---------- Dataset content

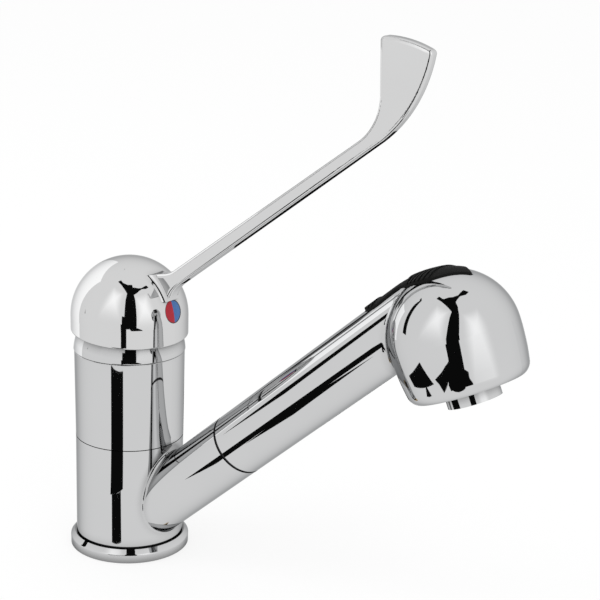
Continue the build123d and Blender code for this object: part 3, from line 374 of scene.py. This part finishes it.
world = bpy.data.worlds.new("studio")
bpy.context.scene.world = world
world.use_nodes = True
sky_nodes, sky_links = world.node_tree.nodes, world.node_tree.links
sky_level = sky_nodes.new("ShaderNodeMapRange")
sky_level.inputs["To Min"].default_value = sky_light
sky_level.inputs["To Max"].default_value = sky_seen
sky_links.new(light_paths(sky_nodes, sky_links), sky_level.inputs["Value"])
sky = sky_nodes["Background"]
sky.inputs["Color"].default_value = (1, 1, 1, 1)
sky_links.new(sky_level.outputs[0], sky.inputs["Strength"])


def glow_material(name, middle, edge):
    """A glow that goes from one level at the edge to another in the middle, by the mesh's fade values."""
    material = bpy.data.materials.new(name)
    material.use_nodes = True
    nodes, links = material.node_tree.nodes, material.node_tree.links
    nodes.remove(nodes["Principled BSDF"])
    fade = nodes.new("ShaderNodeAttribute")
    fade.attribute_name = "fade"
    level = nodes.new("ShaderNodeMapRange")
    level.inputs["To Min"].default_value = edge
    level.inputs["To Max"].default_value = middle
    links.new(fade.outputs["Fac"], level.inputs["Value"])
    glow = nodes.new("ShaderNodeEmission")
    glow.inputs["Color"].default_value = (1, 1, 1, 1)
    links.new(level.outputs[0], glow.inputs["Strength"])
    links.new(glow.outputs[0], nodes["Material Output"].inputs["Surface"])
    return material


black_card = glow_material("black_card", 0.005, 0.005)
grey_card = glow_material("grey_card", 0.18, 0.18)
sky_card = glow_material("sky_card", sky_seen, sky_seen)
white_card = glow_material("white_card", 1.5, 1.5)


def stage_object(name, mesh, material):
    """Adds a stage object made from this mesh; the camera and the soft light pass through it."""
    data = bpy.data.meshes.new(name)
    mesh.to_mesh(data)
    mesh.free()
    data.materials.append(material)
    card = bpy.data.objects.new(name, data)
    bpy.context.scene.collection.objects.link(card)
    card.visible_camera = False
    card.visible_diffuse = False
    card.visible_shadow = False


def strip(name, pairs, material=black_card):
    """Adds a card made of four-sided fields between pairs of points."""
    mesh = bmesh.new()
    rows = [[mesh.verts.new(point) for point in pair] for pair in pairs]
    for near, far in zip(rows, rows[1:]):
        mesh.faces.new((near[0], far[0], far[1], near[1]))
    stage_object(name, mesh, material)


def level_card(name, height, pairs):
    """Adds a black card that lies level at this height, between pairs of places given by X and Y."""
    strip(name, [[(*place, height) for place in pair] for pair in pairs])


def around(spot, azimuth, distance, height):
    """The point at this azimuth (from -Y towards +X), distance and height about a spot."""
    angle = math.radians(azimuth)
    return (spot[0] + distance * math.sin(angle), spot[1] - distance * math.cos(angle), height)


# Black cards on the ground or near it: they give the stripe down the body and the head's dark foot
body_spot = (0.016, -0.02)
ground = 0.015
camera_side = 24
level_card("ground_gap_near", ground, [
    ((0.008, -0.065), (0.036, -0.065)), ((0.018, -0.245), (0.112, -0.207)),
])
level_card("ground_gap_sunk", -0.05, [
    ((0.0139, -0.15), (0.0627, -0.139)), ((0.0165, -0.22), (0.0875, -0.205)),
])
for name, far_side, distances in (("ground_gap", 35, (0.25, 0.505)), ("ground_gap_wide", 53, (0.505, 1.5))):
    strip(name, [
        (around(body_spot, camera_side, distance, ground), around(body_spot, far_side, distance, ground))
        for distance in distances
    ])
level_card("ground_gap_right", 0.05, [
    ((0.262, -0.325), (0.325, -0.33)), ((0.202, -0.208), (0.305, -0.2)),
    ((0.212, -0.15), (0.28, -0.145)), ((0.224, -0.085), (0.246, -0.1)),
])
level_card("ground_behind", ground, [
    ((-0.07, 0.1), (0.03, 0.1)), ((-0.08, 0.25), (0.09, 0.22)), ((-0.09, 0.42), (0.06, 0.42)),
])

# Upright cards: the camera's gap and its foot, two narrow gaps to the left of the tap, and a grey edge
spout_spot = (0.1, 0.0)
head_spot = (0.165, 0.0)
strip("camera_gap", [
    (around(body_spot, 31, 0.59, ground), around(body_spot, 55, 0.43, ground)),
    (around(body_spot, 31, 0.59, 0.68), around(body_spot, 56, 0.43, 0.55)),
    (around(body_spot, 34, 0.57, 1.06), around(body_spot, 53, 0.44, 0.88)),
])
strip("camera_gap_foot", [
    (around(body_spot, azimuth, distance, ground), around(body_spot, azimuth, distance, top))
    for azimuth, distance, top in ((camera_side, 1.0, 0.32), (32, 0.8, 0.26))
])
strip("far_gap", [
    (around(spout_spot, 304, 1.0, 0.09), around(spout_spot, 295, 1.0, 0.09)),
    (around(spout_spot, 289, 1.0, 1.1), around(spout_spot, 281, 1.0, 1.1)),
])
strip("back_gap", [
    (around(head_spot, 246.5, 1.0, 0.1), around(head_spot, 241, 1.0, 0.1)),
    (around(head_spot, 246, 1.0, 2.1), around(head_spot, 241.5, 1.0, 2.1)),
])
strip("far_edge", [
    (around(spout_spot, 238, 1.5, 0.22), around(spout_spot, 238, 1.5, 0.4)),
    (around(spout_spot, 264, 1.5, 0.25), around(spout_spot, 264, 1.5, 0.445)),
], grey_card)

# Black cards overhead: the top edge of the tent's opening, before the tap and to its right
cap_spot = (0.017, -0.01)
top_height, side_top_height = 0.82, 0.45
level_card("top_gap", top_height, [
    ((-0.12, -0.22), (-0.088, -0.158)), ((0, -0.27), (0.004, -0.2)), ((0.196, -0.372), (0.11, -0.19)),
    ((0.316, -0.442), (0.14, -0.165)), ((0.408, -0.346), (0.165, -0.14)), ((0.36, -0.26), (0.185, -0.125)),
])
side_top_edges = (
    (48, 0.268, 0.129), (64, 0.225, 0.136), (74, 0.2, 0.155), (88, 0.19, 0.172),
    (100, 0.215, 0.172), (112, 0.222, 0.18),
)
strip("side_top_gap", [
    (around(cap_spot, azimuth, outer, side_top_height), around(cap_spot, azimuth, inner, side_top_height))
    for azimuth, outer, inner in side_top_edges
])

# Upright cards beside the cap and behind the body: each of their edges has its Y or X and its heights
cap_card_x, cap_card_foot = -0.08, 0.075
for name, material, edges in (
    ("cap_side_panel", white_card, ((-0.049, cap_card_foot, 0.215), (0.05, cap_card_foot, 0.215))),
    ("cap_side_sky", sky_card, ((-0.079, cap_card_foot, 0.27), (-0.049, cap_card_foot, 0.27))),
    ("cap_top_sky", sky_card, ((-0.079, 0.27, 0.36), (-0.049, 0.215, 0.36), (0.05, 0.215, 0.36))),
):
    strip(name, [((cap_card_x, y, low), (cap_card_x, y, high)) for y, low, high in edges], material)
strip("body_back_sky", [((x, 0.08, -0.03), (x, 0.08, 0.102)) for x in (-0.01, 0.06)], sky_card)


def soft_panel(name, spot, distance, azimuths, heights, middle, margin):
    """Adds a curved panel about a spot, brightest in its middle and fading out to the sky's white."""
    mesh = bmesh.new()
    bmesh.ops.create_grid(mesh, x_segments=24, y_segments=24, size=1)
    fade = mesh.verts.layers.float.new("fade")
    for vertex in mesh.verts:
        across, up = (vertex.co.x + 1) / 2, (vertex.co.y + 1) / 2
        inward = min(across, 1 - across, up, 1 - up) / margin
        vertex[fade] = 0.5 - 0.5 * math.cos(math.pi * min(inward, 1))
        azimuth = azimuths[0] + across * (azimuths[1] - azimuths[0])
        vertex.co = around(spot, azimuth, distance, heights[0] + up * (heights[1] - heights[0]))
    stage_object(name, mesh, glow_material(name, middle, sky_seen))


panel_glow = 1.45
panel_margin = 0.5
soft_panel("right_panel", body_spot, 0.9, (50, 96), (-0.2, 1.3), panel_glow, panel_margin)
soft_panel("front_panel", (0.178, 0.0), 0.8, (325, 375), (0.05, 1.5), panel_glow, panel_margin)

floor_size = 6.0
floor_white = 0.96
floor_glow_share = 0.8
floor_mesh = bmesh.new()
bmesh.ops.create_grid(floor_mesh, x_segments=1, y_segments=1, size=floor_size / 2)
floor_data = bpy.data.meshes.new("floor")
floor_mesh.to_mesh(floor_data)
floor_mesh.free()
floor = bpy.data.objects.new("floor", floor_data)
bpy.context.scene.collection.objects.link(floor)
floor.visible_glossy = False
floor_material = bpy.data.materials.new("floor")
floor_material.use_nodes = True
floor_nodes, floor_links = floor_material.node_tree.nodes, floor_material.node_tree.links
floor_paint = floor_nodes["Principled BSDF"]
floor_paint.inputs["Base Color"].default_value = (floor_white, floor_white, floor_white, 1)
floor_paint.inputs["Roughness"].default_value = 0.9
floor_paint.inputs["Specular IOR Level"].default_value = 0
floor_glow = floor_nodes.new("ShaderNodeEmission")
floor_mix = floor_nodes.new("ShaderNodeMixShader")
floor_mix.inputs[0].default_value = floor_glow_share
floor_links.new(floor_paint.outputs[0], floor_mix.inputs[1])
floor_links.new(floor_glow.outputs[0], floor_mix.inputs[2])
floor_links.new(floor_mix.outputs[0], floor_nodes["Material Output"].inputs["Surface"])
floor_data.materials.append(floor_material)

lamp_aim = (0.06, 0, 0.1)
lamp_size = 0.9


def lamp(name, place, power):
    """Adds a square area lamp at a place, turned to the tap."""
    data = bpy.data.lights.new(name, "AREA")
    data.shape = "SQUARE"
    data.size = lamp_size
    data.energy = power
    light = bpy.data.objects.new(name, data)
    light.location = place
    light.rotation_euler = (Vector(lamp_aim) - Vector(place)).to_track_quat("-Z", "Y").to_euler()
    light.visible_glossy = False
    bpy.context.scene.collection.objects.link(light)


lamp("key_lamp", (-0.9, -0.9, 1.3), 6)
lamp("fill_lamp", (1.2, -0.5, 1.1), 3)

--------------------

What you will do: Return nothing but the lines from the first line of the listing through the line with "return material", please, keeping every one of them unchanged.

Answer to the exercise:
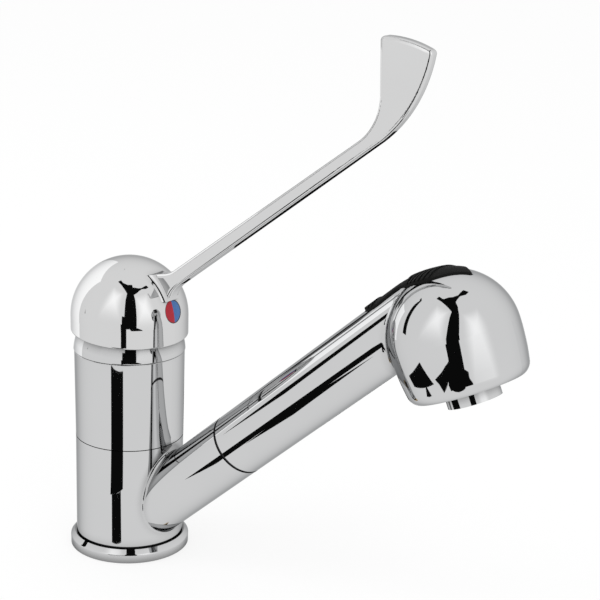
Continue the build123d and Blender code for this object: part 3, from line 374 of scene.py. This part finishes it.
world = bpy.data.worlds.new("studio")
bpy.context.scene.world = world
world.use_nodes = True
sky_nodes, sky_links = world.node_tree.nodes, world.node_tree.links
sky_level = sky_nodes.new("ShaderNodeMapRange")
sky_level.inputs["To Min"].default_value = sky_light
sky_level.inputs["To Max"].default_value = sky_seen
sky_links.new(light_paths(sky_nodes, sky_links), sky_level.inputs["Value"])
sky = sky_nodes["Background"]
sky.inputs["Color"].default_value = (1, 1, 1, 1)
sky_links.new(sky_level.outputs[0], sky.inputs["Strength"])


def glow_material(name, middle, edge):
    """A glow that goes from one level at the edge to another in the middle, by the mesh's fade values."""
    material = bpy.data.materials.new(name)
    material.use_nodes = True
    nodes, links = material.node_tree.nodes, material.node_tree.links
    nodes.remove(nodes["Principled BSDF"])
    fade = nodes.new("ShaderNodeAttribute")
    fade.attribute_name = "fade"
    level = nodes.new("ShaderNodeMapRange")
    level.inputs["To Min"].default_value = edge
    level.inputs["To Max"].default_value = middle
    links.new(fade.outputs["Fac"], level.inputs["Value"])
    glow = nodes.new("ShaderNodeEmission")
    glow.inputs["Color"].default_value = (1, 1, 1, 1)
    links.new(level.outputs[0], glow.inputs["Strength"])
    links.new(glow.outputs[0], nodes["Material Output"].inputs["Surface"])
    return material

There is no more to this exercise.